I have been thinking a lot lately about masculinity and “manhood,” which is, of course, deeply tangled up with my history with my father. I finally finished reading The Will to Change: Men, Masculinity, and Love by bell hooks, which I started to read months and months ago. Reading this today reaffirmed that the personal healing work that I have been doing is activism, and that it has the potential to benefit many more people than just myself, to be a ripple of change in the world. Here is some of what bell hooks writes:

[M]en must set the example by daring to heal, by daring to do the work of relational recovery. Irrespective of their sexual preferences, men in the process of self-recovery usually begin by returning to boyhood and evaluating what they learned about masculinity and how they learned it… Understanding the roots of male dis-ease helps many men begin to work repairing the damage. Progressive individual gay men in our nation, particularly those who have resisted patriarchal thinking (who are often labeled “feminine” for being emotionally aware), have been at the forefront of relational recovery. Straight men and patriarchal gay men can learn from them.
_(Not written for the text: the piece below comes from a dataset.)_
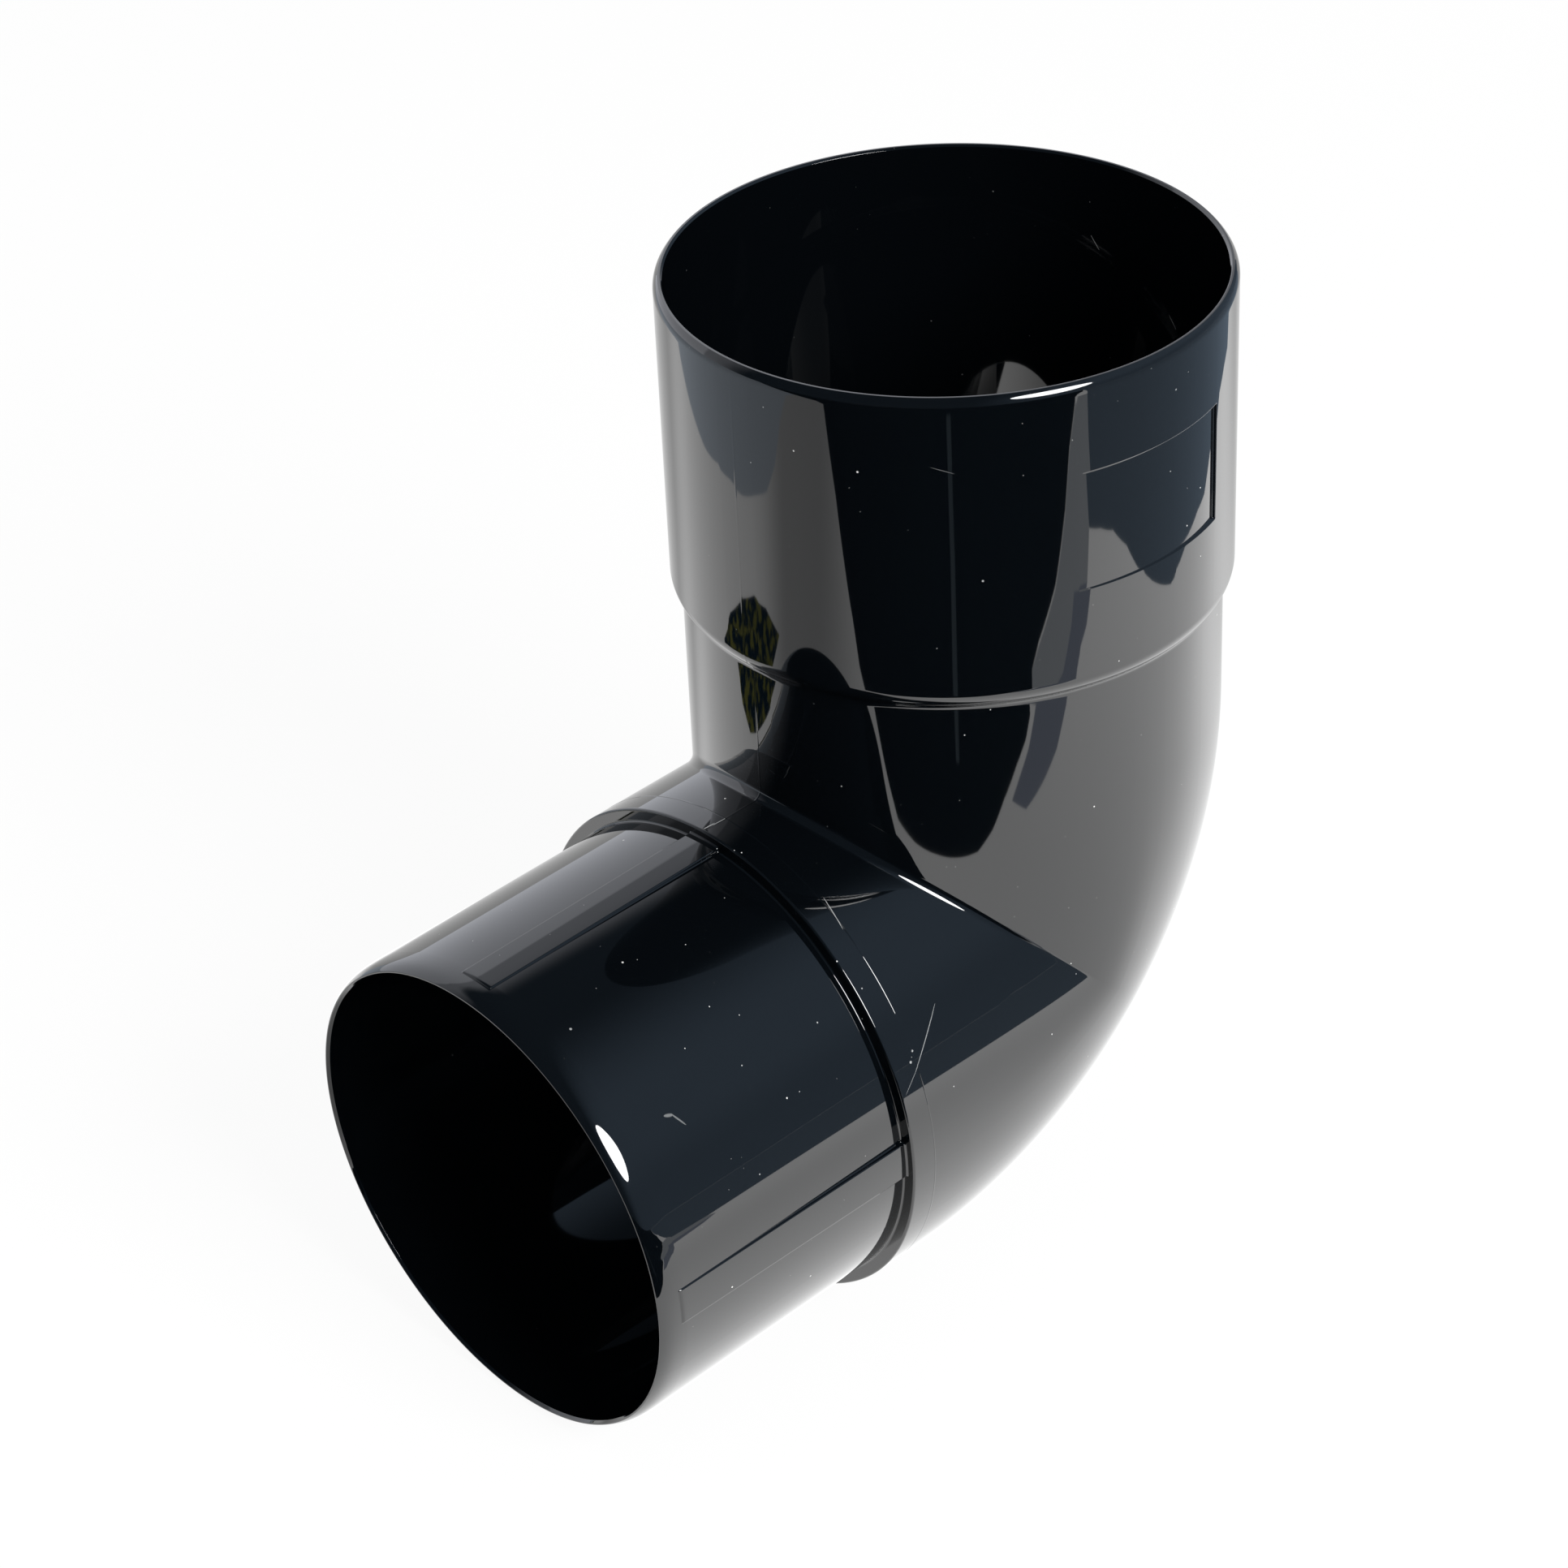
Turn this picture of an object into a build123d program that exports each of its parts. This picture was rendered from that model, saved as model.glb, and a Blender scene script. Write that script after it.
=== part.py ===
from build123d import *
import math
import os

# A bend for a round rainwater downpipe, moulded in one piece in hard plastic.
# The socket on top takes the end of a pipe. Below it the body turns towards the
# wall or the drain, and ends in a slimmer spigot that slides inside the next pipe
# until the pipe's end meets the shoulder. The inner side of the turn is a plain
# mitre of two round arms, and the outer side, the heel, is swept round an arc.
#
# All sizes are millimetres. The origin is the middle of the socket's mouth, and
# +Z is the socket's axis, pointing up and out of it. The spigot points to -X and
# falls a little, and the part is symmetric about the XZ plane but for its panel.

# What the bend joins: a plain pipe goes in the socket, and over the spigot
pipe_od = 80.0
pipe_wall = 1.8

# The turn: the angle between the two arms, and the arc of the heel's centre line
arm_angle = 92.5
heel_radius = 42.0
heel_play = 0.02

# Lengths along the two arms, from the mouths to the point where the axes cross
mouth_to_turn = 109.7
socket_depth = 46.6
turn_to_shoulder = 49.6
spigot_length = 46.6

# The socket
socket_play = 0.2
socket_wall = 1.45
lip_length = 2.0
lip_drop = 0.3
lip_bevel = 0.3
base_round = 2.9
base_steps = 3
base_drop = 0.2

# The body between the socket and the shoulder, as thick there as the pipe is round
shelf_width = 2.2
body_wall = 3.6

# The spigot: a straight tube with its end drawn in, and four wedge ribs
spigot_play = 0.3
lead_length = 4.3
lead_drop = 0.95
mouth_bevel = 0.35
rib_count = 4
rib_width = 6.0
rib_height = 0.7
rib_height_end = 0.15
rib_to_mouth = 3.4
shoulder_edge = 0.3
curve_steps = 2

# The bare panel sunk into one side of the socket, for a mark
panel_width = 28.0
panel_height = 18.5
panel_from_mouth = 13.8
panel_depth = 0.45

# Sizes that follow from the ones above
body_radius = pipe_od / 2
socket_bore = body_radius + socket_play
socket_radius = socket_bore + socket_wall
bore_radius = body_radius - body_wall
shelf_bore = socket_bore - shelf_width
spigot_radius = body_radius - pipe_wall - spigot_play
turn = 180.0 - arm_angle
tangent_length = heel_radius * math.tan(math.radians(turn / 2))
turn_z = -mouth_to_turn
base_top = -socket_depth + base_drop
spigot_reach = turn_to_shoulder + spigot_length
funnel_bottom = turn_z + tangent_length

# The frame of the spigot's arm: its local Z runs out along the spigot, and its
# local X points up, so that local Y is the part's own Y
fall = math.radians(arm_angle - 90.0)
out = Vector(-math.cos(fall), 0, -math.sin(fall))
up = Vector(-math.sin(fall), 0, math.cos(fall))
arm_plane = Plane(origin=(0, 0, turn_z), x_dir=up, z_dir=out)

# The plane on which the two arms meet, facing the socket's side
mitre_plane = Plane(
    origin=(0, 0, turn_z),
    x_dir=(0, 1, 0),
    z_dir=Vector(0, 0, 1) - out,
)


def elbow(radius, top_z, reach):
    """Two round arms mitred together, with the outer corner rounded to the heel.

    The heel's arc stands off the arms by heel_play, so that it crosses their
    surfaces at both ends instead of only touching them.
    """
    far = 3 * radius
    socket_arm = Pos(0, 0, top_z) * Cylinder(
        radius, top_z - turn_z + far, align=(Align.CENTER, Align.CENTER, Align.MAX)
    )
    spigot_arm = arm_plane * Pos(0, 0, reach) * Cylinder(
        radius, reach + far, align=(Align.CENTER, Align.CENTER, Align.MAX)
    )
    arms = split(socket_arm, bisect_by=mitre_plane, keep=Keep.TOP)
    arms += split(spigot_arm, bisect_by=mitre_plane, keep=Keep.BOTTOM)
    # What lies outside a round tube swept along the heel's arc is cut away
    start = Plane(origin=(0, 0, turn_z + tangent_length), x_dir=(1, 0, 0), z_dir=(0, 0, 1))
    waste = Rectangle(far, far, align=(Align.MIN, Align.CENTER)) - Circle(radius + heel_play)
    arc_axis = Axis((-heel_radius, 0, turn_z + tangent_length), (0, 1, 0))
    return arms - revolve(start * waste, axis=arc_axis, revolution_arc=turn)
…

(Of course, gay men and straight men are not the only types of men that exist.) Lately, I have been longing for male role models, for images of men crying and being vulnerable and emotionally whole. Reading the above quote made me realize that I am one of the queer men that bell hooks mentions and that I can serve as a role model for other men. Once again, “we are the people we’ve been waiting for.” There is a loneliness in this, and an anger that I have to do it myself, but also a sense of liberation, and a promise of connection to community; if I become a mentor and am able to connect to and help men in the future then what I am longing for will be brought into existence.

There is also the promise, as bell hooks writes, of creating nurturing childhoods for future generations of boys:

If boys are raised to be empathic and strong; autonomous and connected; responsible to self, family, and friends, and to society; able to make community rooted in a recognition of interbeing, then the solid foundation is present and they will be able to love.

Currently, too many boys (and girls and children whose genders are complicated, queer, and/or currently nameless) are not raised in these ways. This is because, as bell hooks writes,

In dominator cultures most families are not safe places. Dysfunction, intimate terrorism, and violence make them breeding grounds for war. Since we have yet to end patriarchal culture, our struggles to end domination must begin where we live, in the communities we call home. It is there that we experience our power to create revolutions, to make life-transforming change. We already know that men do not have to remain wedded to patriarchy. Individual men have again and again staked a different claim, claiming their rights to life and love. They are beacons of hope embodying the truth that men can love.

These past few years, it is here that I have been making my revolution: in the painful reality of my dysfunctional family; in that dangerous and fruitful wilderness beyond the safe garden of denial; in the tangled, unspoken history of male suffering caused by patriarchy; in my heart, which is simultaneously broken and whole, full of poison and medicine, which I am learning to fill with more and more love.